North West News - The 60 Second Interview - Why I will never marry
The three facts everyone knows about elfin TV presenter Gail Porter;
29, are that her naked image was once projected on to the Houses of
Parliament, that she has a pierced nipple and that she had a
relationship with Keith Flint, the lead singer of The Prodigy. But,
says the sometime guest presenter of TV's The Big Breakfast, she'd
like to be taken much more seriously and being perceived as the new
Barry Norman wouldn't be a bad start.
How are you?
Sorry I'm late. I'm really hung-over. I went to a party last night. I
don't really go to those celebrity things very often - I find it
quite daunting.
I hear you're remodelling yourself as the new Barry Norman. You've
got some work to do on your hairstyle.
I'd love to be the new Barry Norman. I love movies. I've just got
myself three videos to watch while I nurse my hangover. The
Ratcatcher, Metroland and The Talented Mr Ripley.
Do you enjoy your own company?
I've just been on holiday on my own for two weeks. I went to Cyprus.
I stayed at a health-type resort, met loads of brilliant people and
had an absolute riot. Just what I needed.
Do you sunbathe topless?
I'll still go topless. The possibility that someone might take my
picture doesn't bother me in the slightest. Nobody's ever dictated to
me before and I'm not going to let it start now.
Would you take your clothes off again for the camera?
I've done it now, I'm bored.
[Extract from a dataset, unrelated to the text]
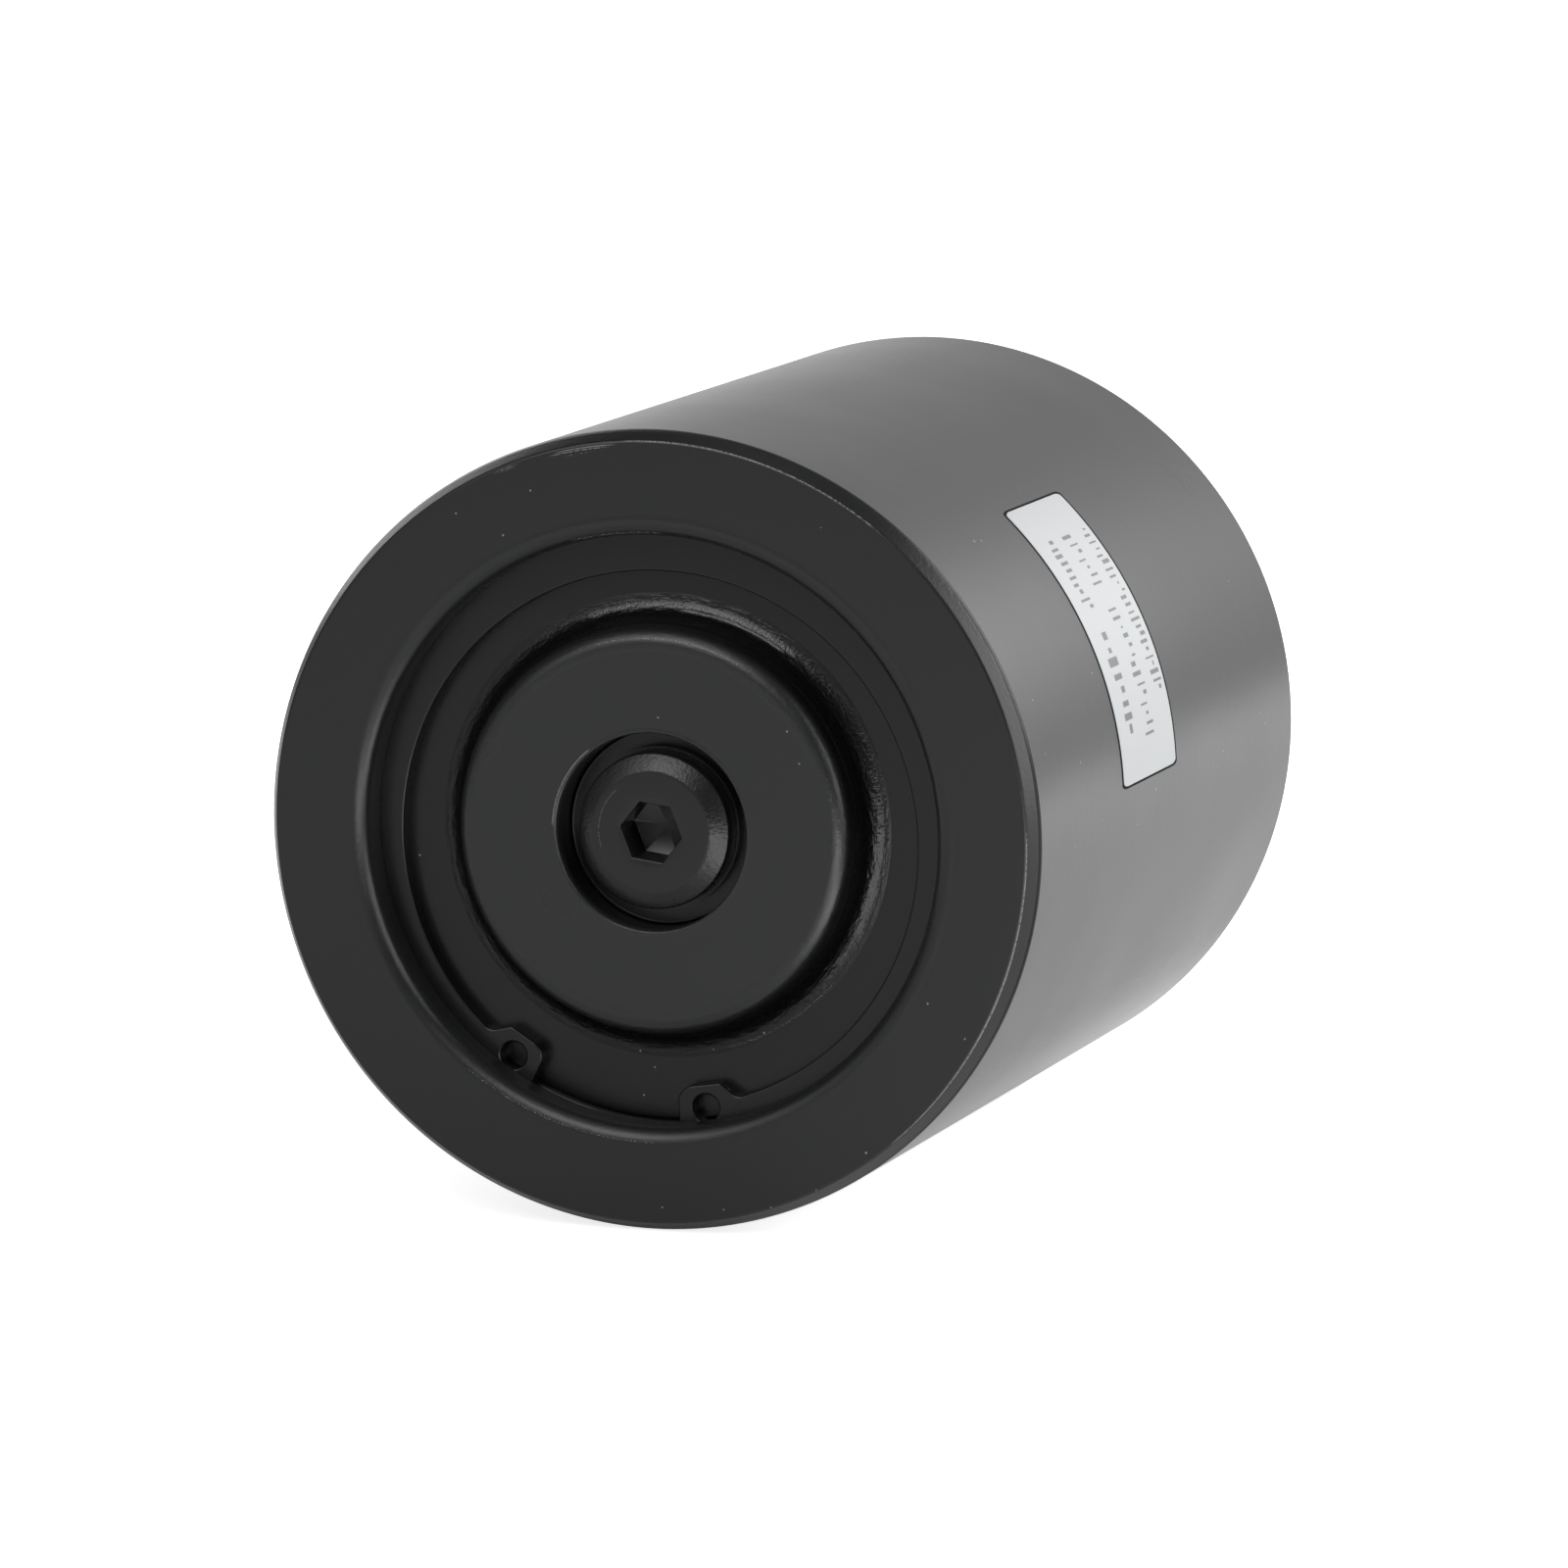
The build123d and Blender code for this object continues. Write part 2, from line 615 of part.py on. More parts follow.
# Floating seal: two equal rings face to face, each carried by a rubber toric ring on a cone, the
# first turning with the shell and the second standing still in the collar
seal_bore_radius = seal_tail_radius(seal_ring_length) - seal_tail_wall
seal_flange_radius = seal_pocket_radius(seal_flange_thickness) - seal_flange_clearance
seal_band_radius = seal_flange_radius - seal_band_width
for name, toric_name, side in (
    ("turning_seal_ring", "turning_toric_ring", -1),
    ("fixed_seal_ring", "fixed_toric_ring", 1),
):
    with BuildPart() as seal_ring:
        with BuildSketch(Plane.XY):
            with BuildLine():
                Polyline(*corners(
                    (seal_bore_radius, seal_depth + side * seal_ring_length),
                    (seal_tail_radius(seal_ring_length), seal_depth + side * seal_ring_length),
                    (seal_tail_radius(seal_flange_thickness), seal_depth + side * seal_flange_thickness),
                    (seal_flange_radius, seal_depth + side * seal_flange_thickness),
                    (seal_flange_radius, seal_depth + side * seal_film / 2),
                    (seal_band_radius, seal_depth + side * seal_film / 2),
                    (seal_band_radius, seal_depth + side * seal_relief),
                    (seal_bore_radius, seal_depth + side * seal_relief),
                ), close=True)
            make_face()
        revolve(axis=Axis.Y)
    seal_ring.part.label = name
    export_step(seal_ring.part, f"parts/{name}.step")

    with BuildPart() as toric_ring:
        with BuildSketch(Plane.XY):
            with Locations((
                seal_pocket_radius(toric_setback) - (toric_section / 2 + o_ring_clearance) / seal_slant,
                station(seal_depth + side * toric_setback),
            )):
                Circle(toric_section / 2)
        revolve(axis=Axis.Y)
    toric_ring.part.label = toric_name
    export_step(toric_ring.part, f"parts/{toric_name}.step")


# Seal collar: a stepped cup pressed on the stub against the shaft's shoulder
collar_bore_radius = collar_seat_radius + seat_clearance
collar_radius = seal_mouth_radius + collar_lip_wall
collar_hub_radius = collar_seat_radius + collar_hub_wall
collar_groove_depth = collar_pocket_floor_depth + collar_o_ring_depth
collar_groove_end_depth = collar_groove_depth + collar_o_ring_width + 2 * groove_clearance
with BuildPart() as seal_collar:
    with BuildSketch(Plane.XY):
        with BuildLine():
            Polyline(*corners(
                (seal_mouth_radius, collar_depth),
                (collar_radius, collar_depth),
                (collar_radius, collar_hub_depth),
                (collar_hub_radius, collar_hub_depth),
                (collar_hub_radius, stub_depth),
                (collar_bore_radius, stub_depth),
                (collar_bore_radius, collar_groove_end_depth),
                (collar_bore_radius + collar_o_ring_height, collar_groove_end_depth),
                (collar_bore_radius + collar_o_ring_height, collar_groove_depth),
                (collar_bore_radius, collar_groove_depth),
                (collar_bore_radius, collar_pocket_floor_depth),
                (seal_pocket_radius(collar_pocket_floor_depth - seal_depth), collar_pocket_floor_depth),
            ), close=True)
        make_face()
    revolve(axis=Axis.Y)
    chamfer(round_edge(seal_collar, collar_radius, collar_hub_depth), length=collar_edge_chamfer)
    fillet(round_edge(seal_collar, collar_hub_radius, collar_hub_depth), radius=collar_foot_radius)
    with BuildSketch(Plane.XY):
        with Locations((0, station(collar_pin_depth))):
            Circle(collar_pin_radius + seat_clearance)
    extrude(amount=collar_hub_radius, mode=Mode.SUBTRACT)
seal_collar.part.label = "seal_collar"
export_step(seal_collar.part, "parts/seal_collar.step")

# O-ring between the collar and the stub
with BuildPart() as collar_o_ring:
    with BuildSketch(Plane.XY):
        with Locations((
            collar_bore_radius + collar_o_ring_height / 2,
            station(collar_groove_depth + groove_clearance + collar_o_ring_width / 2),
        )):
            RectangleRounded(
                collar_o_ring_height - 2 * o_ring_clearance,
                collar_o_ring_width,
                radius=0.45 * (collar_o_ring_height - 2 * o_ring_clearance),
            )
    revolve(axis=Axis.Y)
collar_o_ring.part.label = "collar_o_ring"
export_step(collar_o_ring.part, "parts/collar_o_ring.step")

# Dowel pin that locks the collar to the shaft
collar_pin_foot = collar_seat_radius - collar_pin_in_shaft + seat_clearance
collar_pin_top = collar_hub_radius - collar_pin_below_hub
with BuildPart() as collar_pin:
    with BuildSketch(Plane.XY.offset(collar_pin_foot)):
        with Locations((0, station(collar_pin_depth))):
            Circle(collar_pin_radius)
    extrude(amount=collar_pin_top - collar_pin_foot)
collar_pin.part.label = "collar_pin"
export_step(collar_pin.part, "parts/collar_pin.step")
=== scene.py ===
# %% [markdown]
# # A carrier roller, dressed for its portrait
# A carrier roller holds up the top run of a digger's track. This one is a turned steel barrel in
# satin black paint. A round cover with an oil plug closes the near end, and a flat spring ring
# holds the cover in. The construction comes in as a fixed frame. Blender adds what the eye reads:
# soft paint edges, orange peel, chips, a sticker, light and a camera.

# %% Load the frame
import json
from math import cos, pi, radians, sin

import bmesh
import bpy
from mathutils import Matrix, Vector


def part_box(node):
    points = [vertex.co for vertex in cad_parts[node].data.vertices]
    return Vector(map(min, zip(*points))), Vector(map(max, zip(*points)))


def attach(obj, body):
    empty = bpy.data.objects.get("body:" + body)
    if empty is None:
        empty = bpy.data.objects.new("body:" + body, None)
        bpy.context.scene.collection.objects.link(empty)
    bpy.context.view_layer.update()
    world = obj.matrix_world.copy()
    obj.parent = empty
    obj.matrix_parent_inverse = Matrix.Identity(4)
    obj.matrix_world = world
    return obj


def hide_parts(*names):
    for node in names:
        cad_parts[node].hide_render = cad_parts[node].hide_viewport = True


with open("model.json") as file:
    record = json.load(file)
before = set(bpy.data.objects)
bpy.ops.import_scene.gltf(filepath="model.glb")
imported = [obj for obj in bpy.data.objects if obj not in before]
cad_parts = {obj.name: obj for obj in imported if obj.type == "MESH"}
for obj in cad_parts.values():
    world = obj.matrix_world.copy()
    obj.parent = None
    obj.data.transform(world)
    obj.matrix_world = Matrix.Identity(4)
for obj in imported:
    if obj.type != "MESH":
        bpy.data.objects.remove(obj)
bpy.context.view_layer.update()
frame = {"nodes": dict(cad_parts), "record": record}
nodes = frame["nodes"]
mm = 0.001

# %% [markdown]
# ## Measures
# Nothing is placed by eye. The main sizes are read from the frame's own boxes, and the rest are
# named here in millimetres. Depths count from the closed end face of the barrel, backwards.

# %% Measures from the frame
shell_low, shell_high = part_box("roller_shell")
cover_low, cover_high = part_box("end_cover")
ring_low, ring_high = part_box("cover_retaining_ring")
plug_low, plug_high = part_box("oil_plug")
face_y = shell_low.y
tread_radius = shell_high.x / mm
shell_length = (shell_high.y - shell_low.y) / mm
cover_radius = cover_high.x / mm
boss_top_depth = (cover_low.y - face_y) / mm
cover_floor_depth = (ring_high.y - face_y) / mm
cover_back_depth = (cover_high.y - face_y) / mm
ring_front_depth = (ring_low.y - face_y) / mm
plug_top_depth = (plug_low.y - face_y) / mm
plug_end_depth = (plug_high.y - face_y) / mm
plug_head_radius = plug_high.x / mm
cover_clearance = 0.02
bore_radius = cover_radius + cover_clearance
print("tread radius", round(tread_radius, 2), "mm, barrel length", round(shell_length, 2), "mm")


def station(depth):
    """Y in metres of a depth in millimetres behind the closed end face."""
    return face_y + depth * mm


# %% [markdown]
# ## Camera
# The photo was taken with a long lens from a little above and to the right of the closed end.
# The rim's circle fixes the camera: its centre lies at a known place in the picture, and its
# width gives the distance. The axes below are the camera's own right, down and forward.

# %% Camera at the photo's viewpoint
view_azimuth = radians(17.57)
view_elevation = radians(8.23)
picture_size = 1600
focal_pixels = 10321.3
sensor_width = 36
rim_to_right = -0.01365
rim_down = 0.00494
rim_forward = 1.05049

forward = Vector((
    -sin(view_azimuth) * cos(view_elevation),
    cos(view_azimuth) * cos(view_elevation),
    -sin(view_elevation),
))
right = Vector((cos(view_azimuth), sin(view_azimuth), 0))
down = forward.cross(right)
rim_centre = Vector((0, station(1.8), 0))

camera_data = bpy.data.cameras.new("portrait_camera")
camera_data.sensor_width = sensor_width
camera_data.lens = focal_pixels * sensor_width / picture_size
camera_data.clip_start = 0.01
camera = bpy.data.objects.new("portrait_camera", camera_data)
camera.location = rim_centre - right * rim_to_right - down * rim_down - forward * rim_forward
camera.rotation_euler = (pi / 2 - view_elevation, 0, view_azimuth)
bpy.context.scene.collection.objects.link(camera)
bpy.context.scene.camera = camera
print("lens", round(camera_data.lens, 1), "mm at", [round(c, 3) for c in camera.location])

# %% [markdown]
# ## Turning on a lathe
# Most of this object left a lathe, so it is made the same way here: half of a cross section is
# drawn as a chain of corners, each corner is rounded while it is still a flat outline, and a spin
# about Y turns it into a solid. Rounding first is cheap and exact, and it gives every painted
# edge the soft highlight that a sharp edge can't have.

# %% Lathe helper
round_steps = 240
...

It would be fun to do some clothed
pictures that were a bit different.
Which Big Breakfast presenter would you most like to be stuck in a
lift with?
I only know the ones I worked with: Johnny Vaughan, Liza Tarbuck and
Richard Bacon. I'd most like to be stuck in a lift with Liza because
she's very, very funny and very intelligent. She could just talk, I'd
listen.
What are you like first thing in the morning?
I'm extraordinarily, annoyingly happy. Really wide awake and I always
put the Foo Fighters on first thing, whatever time it is. I'm
completely addicted to them. I'm going to see them at Reading. I'll
also see Rage Against The Machine and just have a mad, thrashy
weekend. No, we're not going to stay in a tent. My agent's booked a
hotel.
How well do you sleep?
I'm a sporadic sleeper. Sometimes I fall asleep quite early then wake
up at lam and can't get back to sleep. The work and the travel, with
all the time changes, takes a lot out of you.
Do you exercise?
Every day. Today I was too hung-over but usually I'll do an hour or
so. I go to the Sanderson Hotel gym. I enjoy it. It clears your head
in the morning, blows off the cobwebs.
What films have you watched lots of times?
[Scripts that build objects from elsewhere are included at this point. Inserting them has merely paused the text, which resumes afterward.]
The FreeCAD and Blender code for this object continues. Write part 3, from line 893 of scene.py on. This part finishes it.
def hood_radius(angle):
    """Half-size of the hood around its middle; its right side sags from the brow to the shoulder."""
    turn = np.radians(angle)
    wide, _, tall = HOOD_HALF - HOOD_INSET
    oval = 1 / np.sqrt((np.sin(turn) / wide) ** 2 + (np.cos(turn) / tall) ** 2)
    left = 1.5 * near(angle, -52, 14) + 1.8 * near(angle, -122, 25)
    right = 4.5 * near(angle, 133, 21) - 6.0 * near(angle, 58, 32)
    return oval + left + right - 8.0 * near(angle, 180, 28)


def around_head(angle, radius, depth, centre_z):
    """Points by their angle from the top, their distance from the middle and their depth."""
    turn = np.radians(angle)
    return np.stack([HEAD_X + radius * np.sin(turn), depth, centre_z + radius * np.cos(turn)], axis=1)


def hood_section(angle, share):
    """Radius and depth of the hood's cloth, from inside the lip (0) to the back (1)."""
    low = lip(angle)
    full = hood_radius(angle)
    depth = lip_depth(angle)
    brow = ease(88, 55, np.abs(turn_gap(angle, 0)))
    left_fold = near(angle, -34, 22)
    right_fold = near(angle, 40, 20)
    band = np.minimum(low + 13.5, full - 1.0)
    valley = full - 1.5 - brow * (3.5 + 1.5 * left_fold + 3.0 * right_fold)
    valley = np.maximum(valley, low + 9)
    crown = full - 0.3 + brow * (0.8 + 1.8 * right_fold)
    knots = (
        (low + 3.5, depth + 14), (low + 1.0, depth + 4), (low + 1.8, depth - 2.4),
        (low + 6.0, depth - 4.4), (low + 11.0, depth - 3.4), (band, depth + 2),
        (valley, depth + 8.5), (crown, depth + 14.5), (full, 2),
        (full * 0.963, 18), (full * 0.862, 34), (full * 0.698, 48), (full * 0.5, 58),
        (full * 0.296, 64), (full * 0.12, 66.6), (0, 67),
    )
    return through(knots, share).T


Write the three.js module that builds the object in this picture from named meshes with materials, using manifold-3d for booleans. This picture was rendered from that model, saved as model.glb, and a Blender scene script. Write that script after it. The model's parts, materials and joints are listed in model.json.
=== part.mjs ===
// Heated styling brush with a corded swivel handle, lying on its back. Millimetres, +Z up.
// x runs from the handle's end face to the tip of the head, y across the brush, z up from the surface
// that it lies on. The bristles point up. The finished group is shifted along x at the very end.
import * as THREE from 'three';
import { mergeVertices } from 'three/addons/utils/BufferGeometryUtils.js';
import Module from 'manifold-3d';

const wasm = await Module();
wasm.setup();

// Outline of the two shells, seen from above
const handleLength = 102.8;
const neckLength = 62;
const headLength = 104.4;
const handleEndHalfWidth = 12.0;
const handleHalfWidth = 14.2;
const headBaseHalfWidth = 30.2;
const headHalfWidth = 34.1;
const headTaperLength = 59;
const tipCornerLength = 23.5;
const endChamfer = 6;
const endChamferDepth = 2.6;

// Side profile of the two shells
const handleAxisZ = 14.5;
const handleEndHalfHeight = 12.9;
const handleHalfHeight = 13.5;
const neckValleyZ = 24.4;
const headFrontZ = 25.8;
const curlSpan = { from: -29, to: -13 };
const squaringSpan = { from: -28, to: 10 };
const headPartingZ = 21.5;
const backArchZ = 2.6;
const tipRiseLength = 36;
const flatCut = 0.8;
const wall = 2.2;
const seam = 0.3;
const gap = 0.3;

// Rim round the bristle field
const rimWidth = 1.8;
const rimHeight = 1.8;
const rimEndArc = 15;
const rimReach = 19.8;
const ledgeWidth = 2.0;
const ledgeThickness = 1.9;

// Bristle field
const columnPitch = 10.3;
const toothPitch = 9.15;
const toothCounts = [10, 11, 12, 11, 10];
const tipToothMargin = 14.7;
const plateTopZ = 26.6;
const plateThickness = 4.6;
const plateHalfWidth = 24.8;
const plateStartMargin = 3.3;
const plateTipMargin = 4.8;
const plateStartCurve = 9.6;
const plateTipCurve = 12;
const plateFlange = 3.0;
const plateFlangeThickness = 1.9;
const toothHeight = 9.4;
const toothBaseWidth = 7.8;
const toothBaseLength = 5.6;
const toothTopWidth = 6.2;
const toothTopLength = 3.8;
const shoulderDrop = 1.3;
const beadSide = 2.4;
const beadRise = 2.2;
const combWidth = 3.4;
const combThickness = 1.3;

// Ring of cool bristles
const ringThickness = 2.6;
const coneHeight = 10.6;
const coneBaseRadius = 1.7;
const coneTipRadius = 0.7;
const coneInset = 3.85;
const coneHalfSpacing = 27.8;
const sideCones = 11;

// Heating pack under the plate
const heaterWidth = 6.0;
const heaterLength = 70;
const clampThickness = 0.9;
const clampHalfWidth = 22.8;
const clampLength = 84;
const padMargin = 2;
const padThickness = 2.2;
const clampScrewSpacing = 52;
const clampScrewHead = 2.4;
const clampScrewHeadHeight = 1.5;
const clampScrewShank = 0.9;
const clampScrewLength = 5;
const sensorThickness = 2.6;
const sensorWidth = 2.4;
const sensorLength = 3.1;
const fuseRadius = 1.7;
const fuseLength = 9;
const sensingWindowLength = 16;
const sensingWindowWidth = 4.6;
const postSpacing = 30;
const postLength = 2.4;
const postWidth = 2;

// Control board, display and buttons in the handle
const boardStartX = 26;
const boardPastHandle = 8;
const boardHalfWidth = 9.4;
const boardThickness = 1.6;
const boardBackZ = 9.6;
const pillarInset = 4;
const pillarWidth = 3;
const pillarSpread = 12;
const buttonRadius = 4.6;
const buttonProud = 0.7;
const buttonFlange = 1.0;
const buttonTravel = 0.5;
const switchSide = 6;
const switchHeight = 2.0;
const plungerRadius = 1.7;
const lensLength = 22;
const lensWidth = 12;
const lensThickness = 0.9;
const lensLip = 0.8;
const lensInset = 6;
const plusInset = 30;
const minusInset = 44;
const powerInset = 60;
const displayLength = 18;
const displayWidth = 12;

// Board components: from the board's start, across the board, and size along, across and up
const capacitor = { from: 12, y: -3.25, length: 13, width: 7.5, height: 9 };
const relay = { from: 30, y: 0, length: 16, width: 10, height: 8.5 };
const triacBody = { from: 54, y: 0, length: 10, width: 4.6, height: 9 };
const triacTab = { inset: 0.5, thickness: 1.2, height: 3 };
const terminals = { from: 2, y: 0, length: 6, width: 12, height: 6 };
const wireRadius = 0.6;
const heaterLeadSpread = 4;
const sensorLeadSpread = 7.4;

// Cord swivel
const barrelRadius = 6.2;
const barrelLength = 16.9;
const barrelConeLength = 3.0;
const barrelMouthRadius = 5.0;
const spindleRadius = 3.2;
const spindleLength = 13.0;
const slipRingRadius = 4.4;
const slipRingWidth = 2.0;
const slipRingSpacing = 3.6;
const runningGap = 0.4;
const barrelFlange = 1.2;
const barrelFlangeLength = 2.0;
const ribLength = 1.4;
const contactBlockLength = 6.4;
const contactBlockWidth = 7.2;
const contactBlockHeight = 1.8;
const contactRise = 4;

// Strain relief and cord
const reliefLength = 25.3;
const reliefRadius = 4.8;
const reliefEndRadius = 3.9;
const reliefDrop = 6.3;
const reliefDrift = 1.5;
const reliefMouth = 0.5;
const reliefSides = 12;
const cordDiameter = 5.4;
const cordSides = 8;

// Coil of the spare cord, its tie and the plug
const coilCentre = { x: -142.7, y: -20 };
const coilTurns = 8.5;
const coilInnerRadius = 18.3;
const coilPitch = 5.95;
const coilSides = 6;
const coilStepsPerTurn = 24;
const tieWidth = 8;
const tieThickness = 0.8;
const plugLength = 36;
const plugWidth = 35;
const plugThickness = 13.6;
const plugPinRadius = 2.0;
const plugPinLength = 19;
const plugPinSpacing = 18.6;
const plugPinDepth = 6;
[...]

The King Of Comedy, Wild At Heart, Scarface, Happiness ... and Star
Wars I've seen so many times I can't count.
You've got some acting coming up, haven't you?
Next spring, I'm doing a movie called The Great Bear. Acting is
completely different to presenting. I did a short film that premiered
in Soho a couple of months back and that was brilliant. I didn't know
how I'd cope when I saw myself on a proper cinema screen and I was a
bit freaked out. My head just looked massive.
Does being on screen make you worry about your appearance?
Yeah, you sort of look after yourself but I never really watch
anything I've been in. I don't watch telly very much.
What sort of acting would you like to do?
I'd like to do some dark comedy - something like Fargo. Or I'd like
to play Vincent Gallo's girlfriend in Buffalo '66. I'd like a quirky
character.
How different is your screen persona to your real self?
I have to wear brighter clothes and be a bit more bubbly but that's
it. At home, I schlep around in black all the time.
What would your dream job be?
Running a bar in the Maldives. I'm a brilliant bartender. I love it.
I worked in a bar in Edinburgh and I help out round the corner here
in London sometimes if I get bored. I can pull a good pint. I just
drink champagne or wine, though.
How much can you drink?
Three or four glasses before I know I'll get a headache, I reckon.
I'm not that big.
Why don't you believe in marriage?
Just don't. Don't go to church and don't believe in marriage. If you
fall in love, then great, but there's no point getting married if you
don't go to church. I don't believe in proving things like that. If
two people love each other there's no need to sign anything.